A Year in the Life of an Art Garden

By Amy McGlinn, posted on Nov 1, 2018

Some of my students’ best creative moments happen when we step outside of our four-walled classroom. That’s why I put nature at the center of my art curriculum. When my seventh- and eighth-graders engage with their natural surroundings, they step into a place of empathy and awareness.

We use our art garden year-round, and it grows along with us, with each season bringing new surprises and a changing landscape.

As we head back to school in August, we relish in the summer’s final blooms—pink coneflower, orange trumpet vine, and yellow heliopsis daisies. These warm-colored flowers ease the transition from the heat of summer into the coming fall, when we start our first sketches of the year.

The Garden Sketchbook
Students keep a sketchbook throughout the year that they use for garden drawings. When they take their spiral-bound pages outside and into the garden for the first time, I present them with the following expectations: (1) Enter nature calmly. (2) Boldly draw what you see. (3) Respect each student-artists’ space. After initial sketching, students add brilliant color with water-soluble crayons, focusing on value and unity. The students practice this routine throughout the school year.

As petals fall to the ground and colors change to deep reds, we commemorate with watercolor paintings. Students begin with light sketches and move into plein-air painting as they freely observe the richness of our surroundings, equipped with drawing boards made from recycled cardboard bordered with masking tape.

Gabe Smith, garden drawing, grade eight.

We also read Leaf Man by Lois Ehlert, a beautifully illustrated book that uses a variety of collaged leaves to tell the tale of Leaf Man and his surroundings. Students gather their own collection of leaves and collaboratively make leaf critters and habitats from their bounty of leaf loot. Finally, fall would not be complete without leaf rubbings and watercolor resists.

In the stillness of winter, I use the barren trees to teach line and charcoal drawing. We focus on form and composition as we draw our trees with overlapping branches fully in sight. Winter also lends itself well to black-and-white photography. On one cold day, we caught our garden stunningly encased in ice and excitedly grabbed cameras and iPads to document the rare splendor.
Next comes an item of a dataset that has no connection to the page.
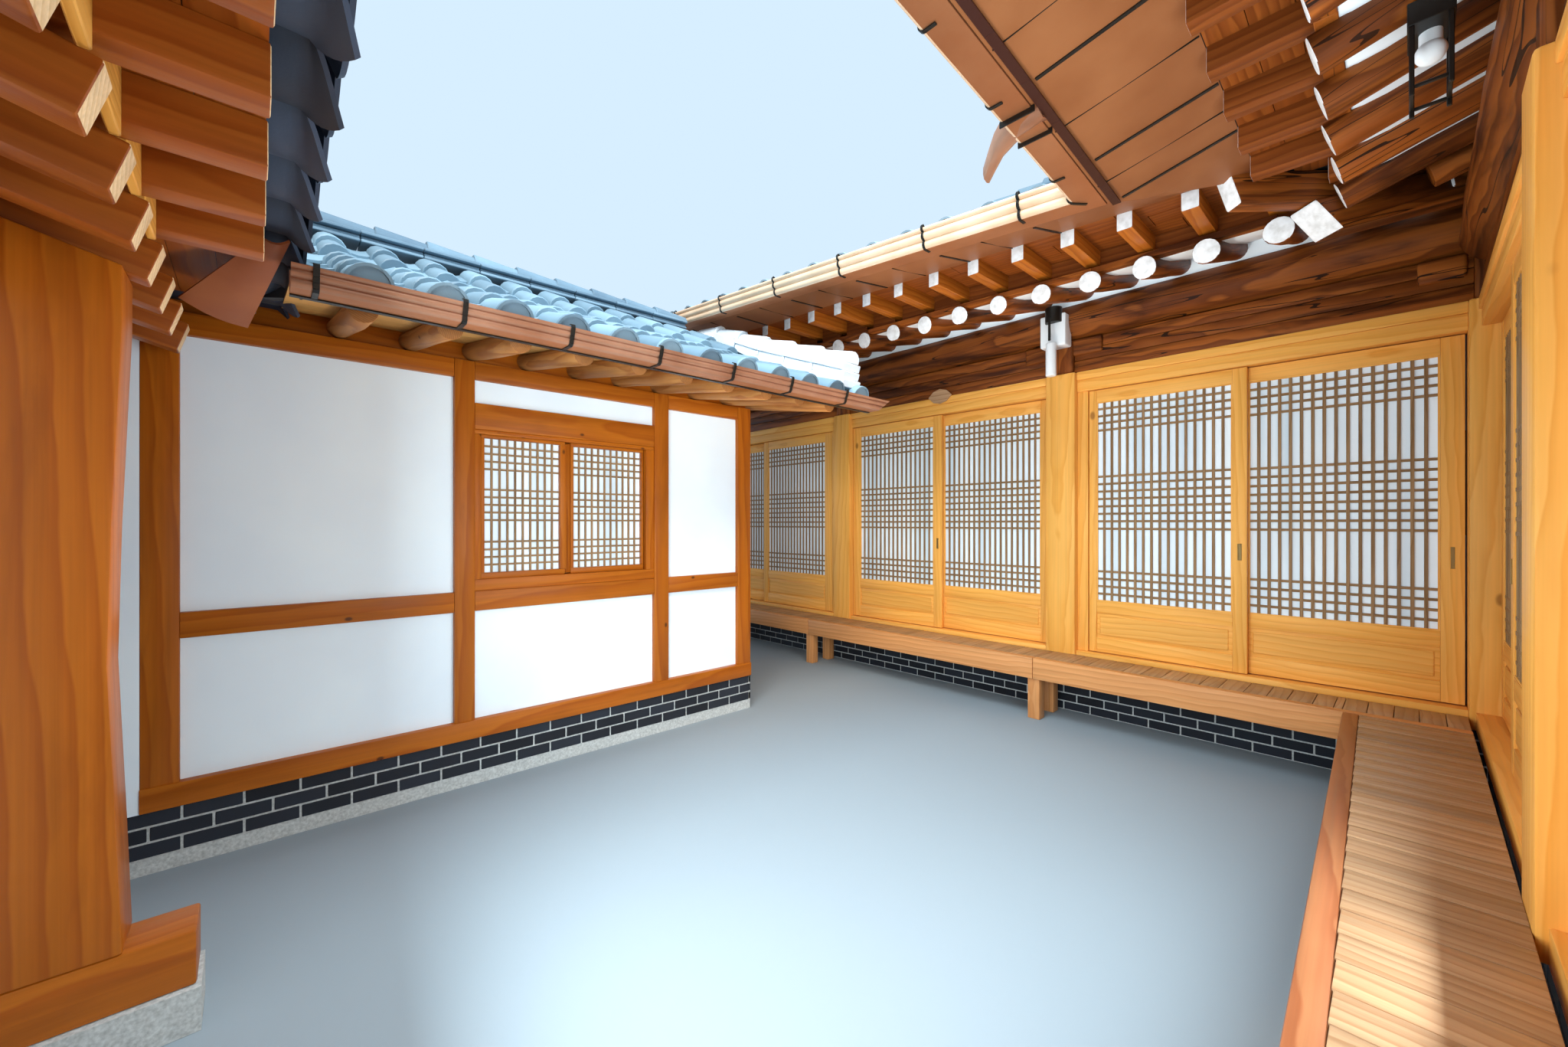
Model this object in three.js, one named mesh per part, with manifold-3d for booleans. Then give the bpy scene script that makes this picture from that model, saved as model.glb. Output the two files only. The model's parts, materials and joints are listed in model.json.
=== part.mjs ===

Daffodils bring the first sign of spring and the promise of warmer weather. The excitement of these early bloomers is a great time to incorporate artworks of impressionist and post-impressionist painters such as Monet and van Gogh. Once students finalize their compositions, they create vibrant works on canvas with acrylic paint.

With signs of new life all around us, I partner with our science teacher on a plant anatomy unit. While students explore the intricacies of plant parts and their function in science class, their focus in the artroom is to visually represent plants from different perspectives. Their drawings are later turned into ceramic flowers, built on a 5 x 5" (13 x 13 cm) base and glazed to perfection. In another favorite spring activity, inspired by the environmental artworks of Andy Goldsworthy, students create flower mandalas using petals, leaves, pine straw, acorns, rocks, and sticks.

As we use our sketchbooks for the final time before breaking for summer, students reflect on the series of drawings they have created throughout the year.

The beauty of our garden does not go unnoticed during the summer months, as our campus is used for summer camps. This is a time for hammered flower pigment transfers, nature prints using sun-sensitive photo paper, and large oil pastel flowers inspired by the artworks of Georgia O’Keeffe.

Gabe Klein, grade six, observes and sketches the garden.

Want to Start Your Own Art Garden?
An outdoor garden can enrich an already vibrant curriculum. You can use an open space on your school’s campus or terracotta pots as space permits. When possible, use native perennials; they have adapted to local environmental conditions, are easier to care for, use less water, and will last for years. A garden can also serve as a place for community involvement. Parents, students, and faculty can all add to the space and watch their additions grow with each emerging season. However the space is created, make it a source of inspiration for you and your students.

Amy McGlinn is an art teacher at the Friends School of Wilmington, in Wilmington, North Carolina.

Connecting: Relating artistic ideas and work with personal meaning and external context.